Landscape has exerted a kind of force upon me that is every bit as geological as family. Like many Australians, I feel this tectonic grind — call it a familial ache — most keenly when abroad.
Living in Europe in the 1980s I made the mistake of assuming that what separated me from citizens of the Old World was only language and history, as if I really was the mongrel European transplant of my formal education. But I hadn’t given my own geography sufficient credit. Neither, of course, had those who taught me. It wasn’t simply about what I’d read or not read — my physical response to new places unsettled me. It was as if my body were in rebellion. Outside the great cities and the charming villages of the Old World, I felt that all my wiring was scrambled. Where I had expected to appreciate the monuments and love the natural environment, the reality was entirely the reverse. The immense beauty of many buildings and streetscapes had an immediate and visceral impact, and yet in the natural world, where I am generally most comfortable, I was hesitant. While I was duly impressed by what I saw, I could never connect bodily and emotionally. Being from a flat, dry continent I looked forward to the prospect of soaring alps and thundering rivers, lush valleys and fertile plains, and yet when I actually beheld them I was puzzled by how muted my responses were. My largely Eurocentric education had prepared me for a sense of recognition I did not feel, and this was confounding. The paintings and poems about all these places still moved me, so I couldn’t understand the queer impatience that crept up when I saw them in real time and space. Weren’t these landforms and panoramas beautiful? Well, yes, of course they were, although a little bit of them seemed to go a long way. To someone from an austere landscape they often looked too cute; they were pretty, even saccharine. I had a nagging sensation that I wasn’t “getting it.”
In the first instance I struggled with scale. In Europe the dimensions of physical space seemed compressed. The looming vertical presence of mountains cut me off from the horizon. I’d not lived with that kind of spatial curtailment before. Even a city of skyscrapers is more porous than a snowcapped range. Alps form a solid barrier, an obstacle every bit as conceptual as visual and physical. Alpine bluffs and crags don’t just rear up, they lean outward, projecting their mass, and their solidity does not relent. For a West Australian like me, whose default setting is in diametric opposition, and for whom space is the impinging force, the effect is claustrophobic. I think I was constantly and instinctively searching for distances that were unavailable, measuring space and coming up short.

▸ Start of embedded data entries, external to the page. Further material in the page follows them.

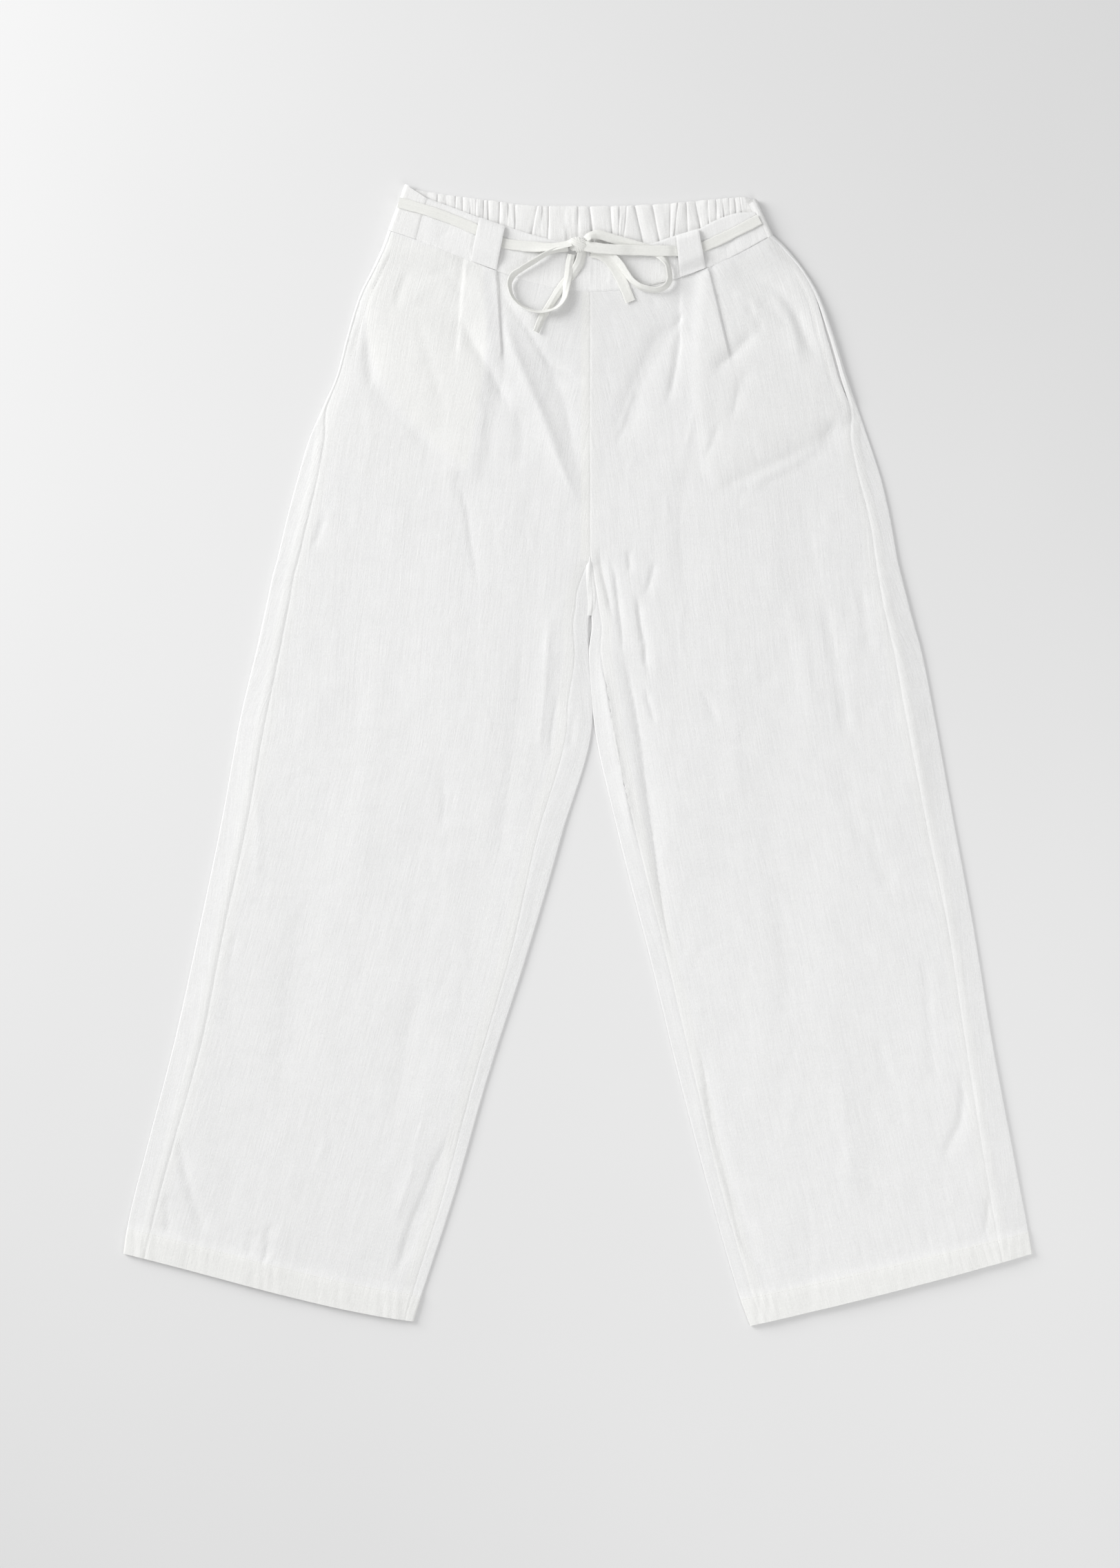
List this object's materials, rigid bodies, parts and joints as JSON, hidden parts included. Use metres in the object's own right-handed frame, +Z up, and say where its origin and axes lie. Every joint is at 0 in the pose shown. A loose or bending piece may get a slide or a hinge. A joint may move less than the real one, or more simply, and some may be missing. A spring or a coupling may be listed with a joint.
{
  "type": "elasticated trousers",
  "caption": "Wide-leg trousers laid flat, front up: flat front waistband with loops and a bow-tied belt, gathered elastic back waist, tucks, side pockets and turned hems.",
  "frame": {"origin": "centre of the bounding box, on the surface that the trousers lie on", "axes": "+Y from the hems to the waist, +X towards the wearer's left leg, +Z up out of the surface, front side up"},
  "size_m": [0.83, 1.041, 0.0175],
  "materials": {
    "linen": "plain-woven slubbed linen, washed, matte",
    "band_cloth": "the same linen over a facing, matte",
    "elastic_casing": "the same linen gathered on an elastic, matte",
    "tie_cloth": "narrow strip of the same linen, edges turned in, matte"
  },
  "bodies": {
    "root": {"front_leg_right": "linen", "front_leg_left": "linen", "back_leg_right": "linen", "back_leg_left": "linen", "pocket_bag_right": "linen", "pocket_bag_left": "linen", "waistband_front": "band_cloth", "belt_loop_right": "band_cloth", "belt_loop_left": "band_cloth", "waistband_back": "elastic_casing", "tie_strand_right": "tie_cloth", "tie_strand_left": "tie_cloth", "tie_knot": "tie_cloth", "tie_ear_right": "tie_cloth", "tie_ear_left": "tie_cloth", "tie_tail_right": "tie_cloth", "tie_tail_left": "tie_cloth"}
  },
  "joints": []
}
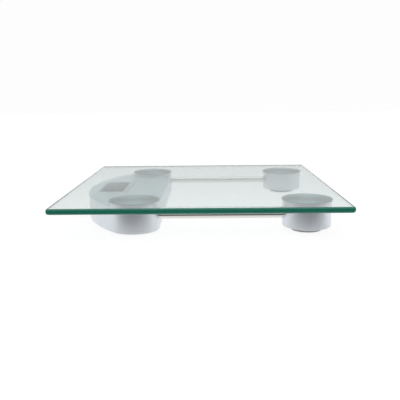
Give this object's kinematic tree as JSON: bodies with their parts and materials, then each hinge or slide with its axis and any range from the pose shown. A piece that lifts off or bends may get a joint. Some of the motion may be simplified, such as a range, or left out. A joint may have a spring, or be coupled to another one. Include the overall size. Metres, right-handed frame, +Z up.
{
  "type": "digital platform scale",
  "caption": "Square clear glass platform on round load-cell feet, with a bowed display unit at one end and steel wire tubes to the feet at the other.",
  "frame": {"origin": "on the floor under the middle of the square platform, at the bottom of the rubber pads", "axes": "+Z up, +Y towards the end with the display, +X to the right of a user who stands on the scale and reads the display"},
  "size_m": [0.304, 0.304, 0.0346],
  "materials": {
    "platform_glass": "clear tempered float glass with a green polished edge",
    "disc_steel": "circular brushed",
    "casing_plastic": "satin silver-white",
    "tube_chrome": "polished tube",
    "pad_rubber": "matt",
    "inner_plastic": "moulded",
    "cell_steel": "zinc plated",
    "gauge_silicone": "silicone over the strain gauges",
    "screw_steel": "zinc plated",
    "window_acrylic": "clear acrylic",
    "lcd_glass": "grey liquid-crystal display, off",
    "strip_rubber": "layered conductive rubber",
    "board_laminate": "solder-masked laminate",
    "chip_epoxy": "black epoxy",
    "component_ceramic": "ceramic body",
    "connector_nylon": "nylon",
    "lead_pvc": "PVC jacket",
    "coin_cell_steel": "nickel plated",
    "contact_nickel": "nickel-plated spring strip",
    "trim_grey": "grey"
  },
  "bodies": {
    "platform": {"glass_platform": "platform_glass", "disc_nuts": "screw_steel", "heel_cup_left": "casing_plastic", "heel_cup_right": "casing_plastic", "retainer_screws": "screw_steel", "gauge_covers": "gauge_silicone", "wire_tube_left": "tube_chrome", "wire_tube_right": "tube_chrome", "tube_rings": "screw_steel", "display_housing": "casing_plastic", "display_bottom_cover": "casing_plastic", "cover_screws": "screw_steel", "trim_bar": "trim_grey", "display_window": "window_acrylic", "lcd_panel": "lcd_glass", "lcd_holder": "inner_plastic", "zebra_strips": "strip_rubber", "circuit_board": "board_laminate", "board_screws": "screw_steel", "controller_chip": "chip_epoxy", "board_components": "component_ceramic", "lead_connectors": "connector_nylon", "unit_switch": "chip_epoxy", "coin_cell": "coin_cell_steel", "battery_side_contact": "contact_nickel", "battery_top_contact": "contact_nickel", "battery_lead_top": "lead_pvc", "battery_lead_side": "lead_pvc", "cell_lead_heel_left": "lead_pvc", "cell_lead_heel_right": "lead_pvc", "cell_lead_toe_left": "lead_pvc", "cell_lead_toe_right": "lead_pvc", "mounting_disc_toe_left": "disc_steel", "cell_retainer_toe_left": "inner_plastic", "load_cell_toe_left": "cell_steel", "mounting_disc_toe_right": "disc_steel", "cell_retainer_toe_right": "inner_plastic", "load_cell_toe_right": "cell_steel", "mounting_disc_heel_left": "disc_steel", "cell_retainer_heel_left": "inner_plastic", "load_cell_heel_left": "cell_steel", "mounting_disc_heel_right": "disc_steel", "cell_retainer_heel_right": "inner_plastic", "load_cell_heel_right": "cell_steel"},
    "battery_door": {"battery_door": "casing_plastic"},
    "unit_button": {"unit_button": "trim_grey", "switch_plunger": "inner_plastic"},
    "foot_toe_left": {"foot_plunger_toe_left": "inner_plastic", "foot_pad_toe_left": "pad_rubber"},
    "foot_toe_right": {"foot_plunger_toe_right": "inner_plastic", "foot_pad_toe_right": "pad_rubber"},
    "foot_heel_left": {"foot_plunger_heel_left": "inner_plastic", "foot_pad_heel_left": "pad_rubber"},
    "foot_heel_right": {"foot_plunger_heel_right": "inner_plastic", "foot_pad_heel_right": "pad_rubber"}
  },
  "joints": [
    {"name": "foot_toe_left_travel", "type": "slide", "parent": "platform", "child": "foot_toe_left", "axis": [0, 0, 1], "range_m": [0, 0.0005], "stiffness_N_per_m": 400000, "deforming": ["load_cell_toe_left"]},
    {"name": "foot_toe_right_travel", "type": "slide", "parent": "platform", "child": "foot_toe_right", "axis": [0, 0, 1], "range_m": [0, 0.0005], "stiffness_N_per_m": 400000, "deforming": ["load_cell_toe_right"]},
    {"name": "foot_heel_left_travel", "type": "slide", "parent": "platform", "child": "foot_heel_left", "axis": [0, 0, 1], "range_m": [0, 0.0005], "stiffness_N_per_m": 400000, "deforming": ["load_cell_heel_left"]},
    {"name": "foot_heel_right_travel", "type": "slide", "parent": "platform", "child": "foot_heel_right", "axis": [0, 0, 1], "range_m": [0, 0.0005], "stiffness_N_per_m": 400000, "deforming": ["load_cell_heel_right"]},
    {"name": "battery_door_turn", "type": "hinge", "parent": "platform", "child": "battery_door", "pos_m": [0, 0.066, 0.0015], "axis": [0, 0, 1], "range_deg": [0, 60]},
    {"name": "unit_button_press", "type": "slide", "parent": "platform", "child": "unit_button", "axis": [0, 0, 1], "range_m": [0, 0.0005], "stiffness_N_per_m": 3000}
  ]
}
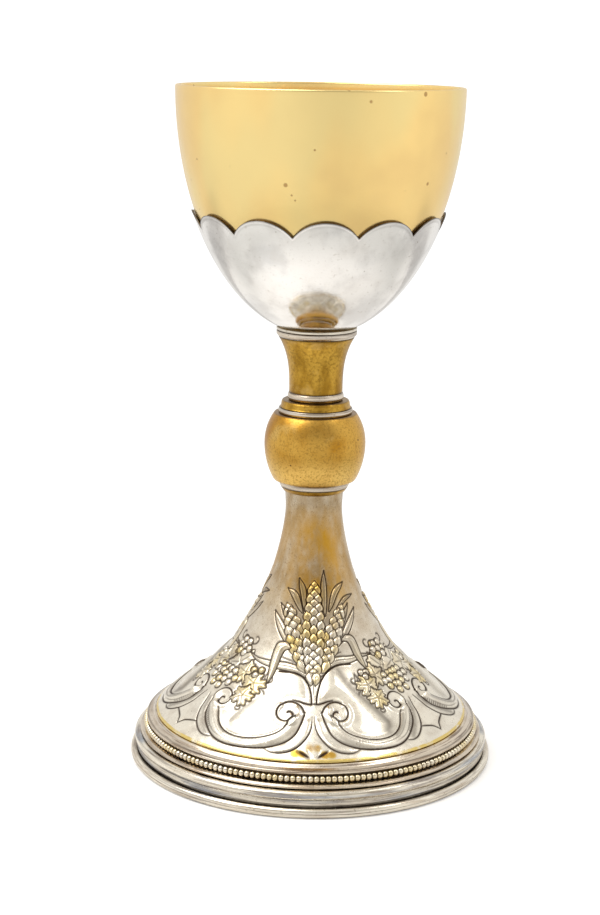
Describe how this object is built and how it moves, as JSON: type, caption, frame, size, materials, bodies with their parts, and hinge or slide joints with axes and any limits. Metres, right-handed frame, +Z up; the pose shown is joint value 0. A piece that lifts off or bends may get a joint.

Many Aboriginal adjustments are so discreet they hardly register as impositions; in fact to the unschooled eye they are invisible.
The second and more significant thing to unsettle me was that every landform bore the inescapable mark of culture and technology. Of course even remotest Australia shows the signature of human activity — ancient fire regimes have shaped habitats and there are paintings and petroglyphs in places that seem at a glance to have been forever unpeopled — but many Aboriginal adjustments, amendments, and embellishments are so discreet they hardly register as impositions; in fact to the unschooled eye they are invisible. In Europe, however, the most dramatic and apparently solitary landscapes are unmistakably modified. Around every mountain pass and bend it seems there is another tunnel, a funicular, a fashionable resort or a rash of reflective signage.
It took a while to understand that the source of my mounting dismay was a simple lack of relief from my own kind. I had never encountered places so relentlessly denatured. Above the snowline there was always a circling helicopter, and beyond that a tracery of jet contrails attesting to the thousands travelling the skies at every moment of the day and night. Down in the valleys and along the impossibly fertile plains, nature was only visible through the overlaid embroidery of the people who’d brought it to heel. Whether I was in France, Ireland, Holland or the more rugged Greece, it seemed that every field, hedge and well was named, apportioned and accounted for. It was a vista of almost unrelieved enclosure and domestication. Those rare spaces not fully inhabited or exploited were unambiguously altered. Where once there’d been forests there were now only woods. Conservation reserves were more like sculpted parks than remnant, self-generated ecosystems. Even the northern sky looked colonized, its curdled atmosphere a constant and depressing reminder of human dominion. As a boy I’d viewed the sky as a clear and overwatching lens, but at my lowest homesick moments in Europe that same eye looked sick and occluded.
On bright days the light was slate-blue, pretty in a painterly sort of way, and heartening after such long periods of gloom, but it lacked the white-hot charge my body and spirit yearned for. I was calibrated differently to a European.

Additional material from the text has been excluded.